In a separate aside, the mere presence of the LaCrosse CX, which comes with standard cloth seating and steel wheels, doesn't exactly jibe with the whole Lexus-alternative meme that the marketing department is working so hard to cultivate. Look for something like that at a Lexus store, and the salesman will gently direct you to his Camry-selling brethren across the street. Likewise, the LaCrosse CX seems like an equipment mix better suited to a Chevrolet dealership. Airport rental, anyone?
Behind the wheel, the LaCrosse's hydraulically-assisted steering delivers great overall response and feedback, but a smidge less power assistance would be more than welcome. On-center feel is good, and the sedan stays pointed where you want it without any vagueness or slop in the wheel. Dynamically, the Buick is competent if not exciting. Hell, it's actually pretty boring, which, when you consider that the Lexus ES is the named benchmark, is not necessarily a derogatory judgement. Sound isolation is excellent, engine noise is well-muted and if your local DOT isn't known for maintaining silky-smooth roads, the imperfections you drive over are swallowed up ably, with little more than muted thumps making themselves heard and felt inside. Best of all, the suspension delivers comfort without resorting to the wallowy feel that characterized "American luxury" for so long. Drive it hard into a corner, and the LaCrosse protests with understeer, but the reality is that it's not a car that begs to be driven hard in the first place. Refinement and good manners rule the day here, and the LaCrosse is at its best when you take it easy and let it coddle you.

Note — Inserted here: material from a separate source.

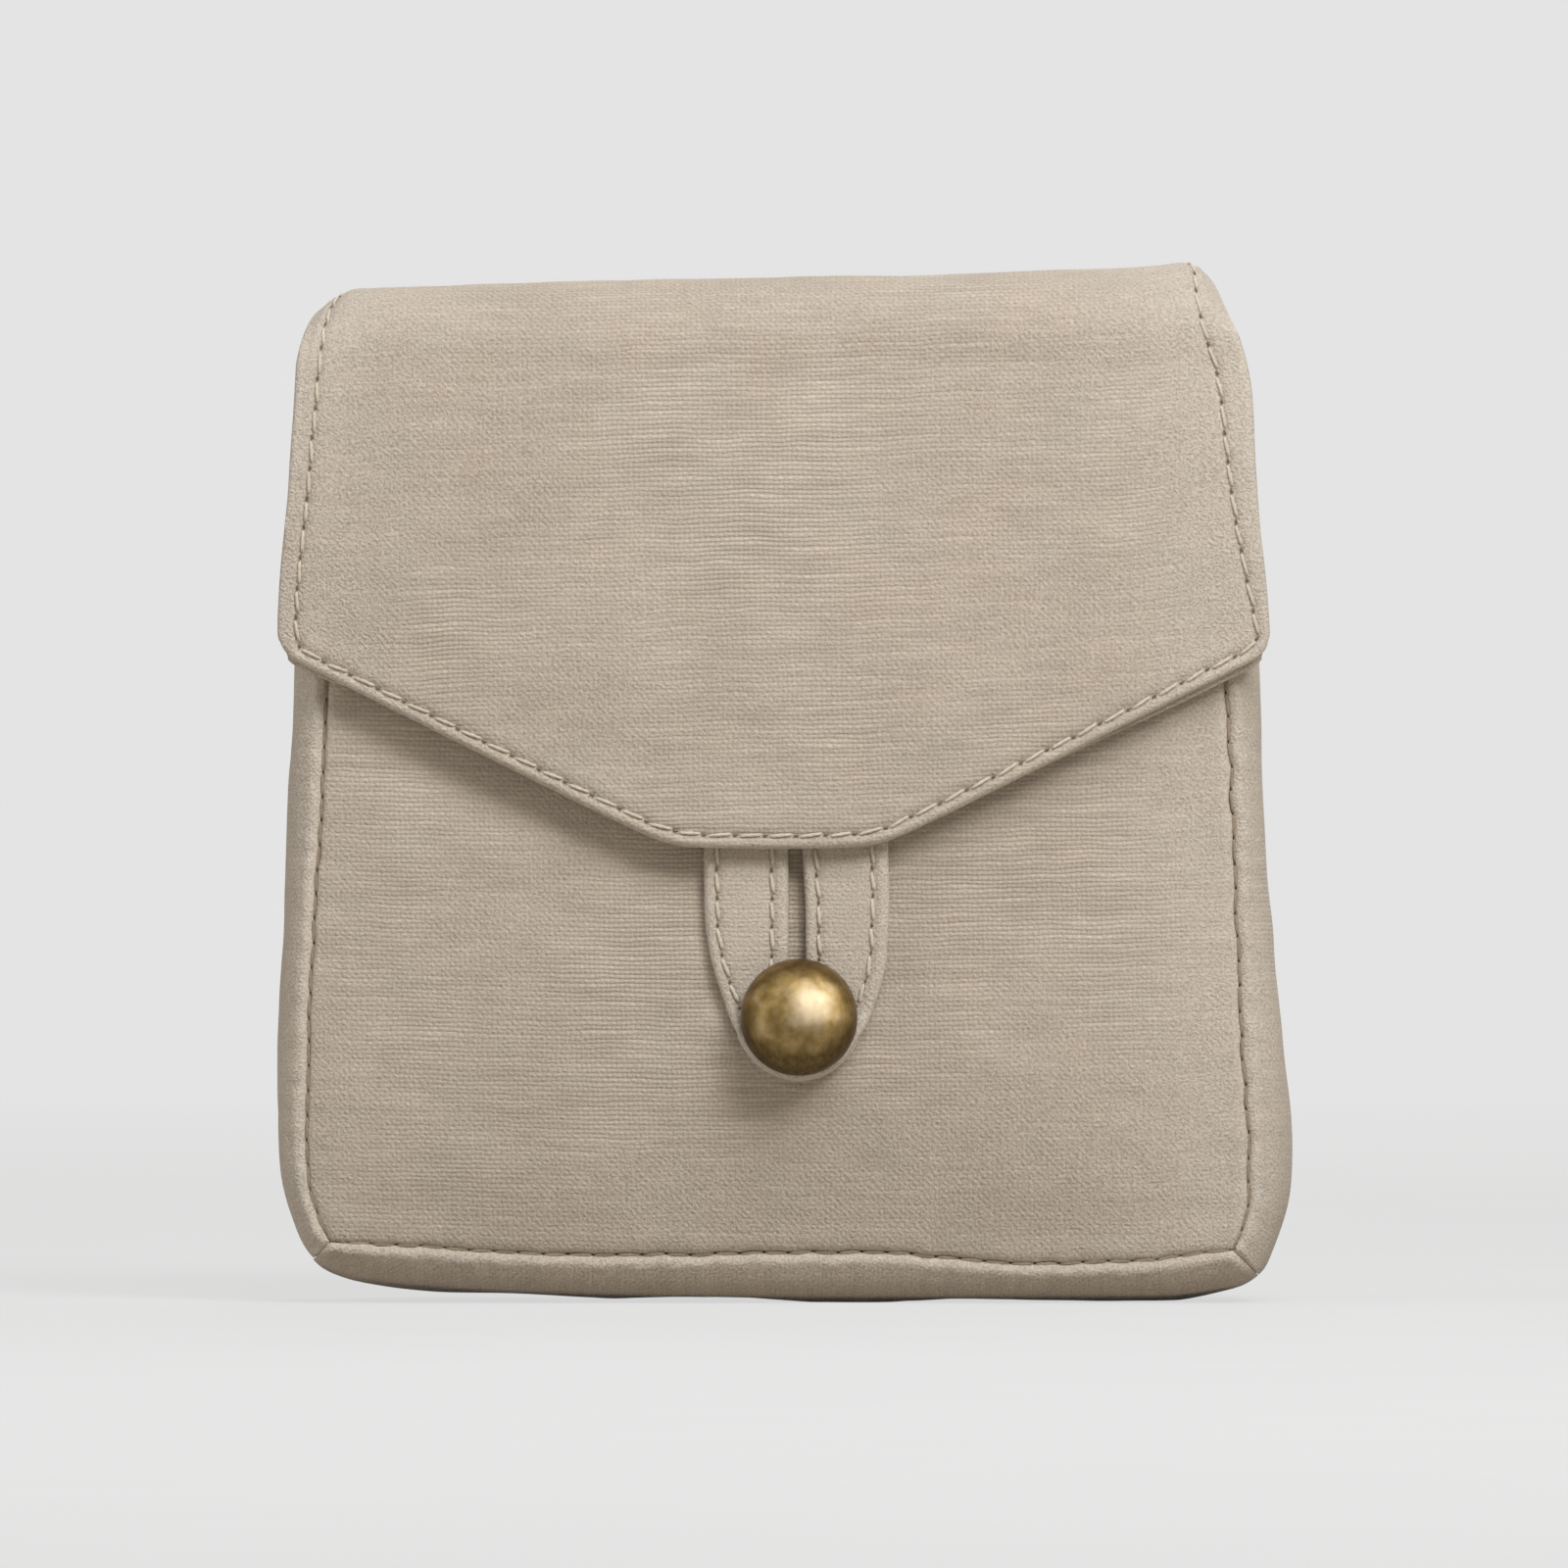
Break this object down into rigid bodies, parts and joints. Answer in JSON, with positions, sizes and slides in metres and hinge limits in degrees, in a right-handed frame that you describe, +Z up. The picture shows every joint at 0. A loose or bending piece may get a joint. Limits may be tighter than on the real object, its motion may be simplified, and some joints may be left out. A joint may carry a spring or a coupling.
{
  "type": "linen pouch",
  "caption": "Small boxed linen pouch: padded and lined walls, a pointed flap over the mouth, and a slit tab on the flap that buttons over a domed brass shank button.",
  "frame": {"origin": "middle of the flat base that the pouch stands on", "axes": "+Z up from the base to the flap's fold, +X across the width, -Y out of the front, where the flap and its button are"},
  "size_m": [0.1311, 0.0477, 0.1328],
  "materials": {
    "linen": "plain-woven natural linen, matt with a faint fuzz",
    "lining": "plain thin cotton lining, matt",
    "padding": "soft needled fleece, matt",
    "thread": "twisted linen sewing thread, slightly waxed",
    "brass": "aged brass, satin, darker in the hollows"
  },
  "bodies": {
    "pouch_body": {"front_panel": "linen", "front_padding": "padding", "front_lining": "lining", "back_panel": "linen", "back_padding": "padding", "back_lining": "lining", "left_gusset": "linen", "left_gusset_padding": "padding", "left_gusset_lining": "lining", "right_gusset": "linen", "right_gusset_padding": "padding", "right_gusset_lining": "lining", "bottom_gusset": "linen", "bottom_gusset_padding": "padding", "bottom_gusset_lining": "lining", "front_mouth_hem": "linen", "back_mouth_hem": "linen", "left_mouth_hem": "linen", "right_mouth_hem": "linen", "flap_tail": "linen", "button_patch": "lining", "front_seam_stitch": "thread", "back_seam_stitch": "thread", "left_corner_stitch": "thread", "right_corner_stitch": "thread", "front_mouth_stitch": "thread", "lower_tail_stitch": "thread", "upper_tail_stitch": "thread"},
    "flap_top": {"flap_top_face": "linen", "flap_top_padding": "padding", "flap_top_lining": "lining", "left_flap_top_stitch": "thread", "right_flap_top_stitch": "thread"},
    "flap_front": {"flap_front_face": "linen", "flap_front_padding": "padding", "flap_front_lining": "lining", "flap_front_stitch": "thread", "tab_root": "linen"},
    "tab": {"tab_face": "linen", "tab_backing": "linen", "tab_edge_stitch": "thread", "tab_slit_stitch": "thread"},
    "button_shank": {"button_thread": "thread"},
    "button": {"button_dome": "brass", "button_back_plate": "brass", "button_eye": "brass"}
  },
  "joints": [
    {"name": "flap_hinge", "type": "hinge", "parent": "pouch_body", "child": "flap_top", "pos_m": [0, 0.01805, 0.12835], "axis": [-1, 0, 0], "range_deg": [0, 230], "deforming": ["tab_face", "tab_backing", "tab_edge_stitch", "tab_slit_stitch"]},
    {"name": "flap_fold", "type": "hinge", "parent": "flap_top", "child": "flap_front", "pos_m": [0, -0.01842, 0.12987], "axis": [-1, 0, 0], "range_deg": [0, 90]},
    {"name": "tab_bend", "type": "hinge", "parent": "flap_front", "child": "tab", "pos_m": [0.0032, -0.0218, 0.0584], "axis": [-1, 0, 0], "range_deg": [0, 90]},
    {"name": "button_turn", "type": "hinge", "parent": "pouch_body", "child": "button_shank", "pos_m": [0.0032, -0.0195, 0.0373], "axis": [0, -1, 0], "range_deg": [-15, 15]},
    {"name": "button_tilt", "type": "hinge", "parent": "button_shank", "child": "button", "pos_m": [0.0032, -0.02135, 0.0373], "axis": [1, 0, 0], "range_deg": [-10, 10]}
  ]
}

In the end, we walked away from the 2010 Buick LaCrosse CXL impressed, but not completely blown away. If you're looking for excitement, you'll find it in the car's dazzling visual presentation, but its mild-mannered demeanor means it can be a bit of a snooze from behind the wheel. Then again, if the 2010 Buick LaCrosse is the American Lexus that GM so desperately wants it to be, maybe this blend of outward glitz and reserved composure is exactly what the doctor ordered. Time will tell.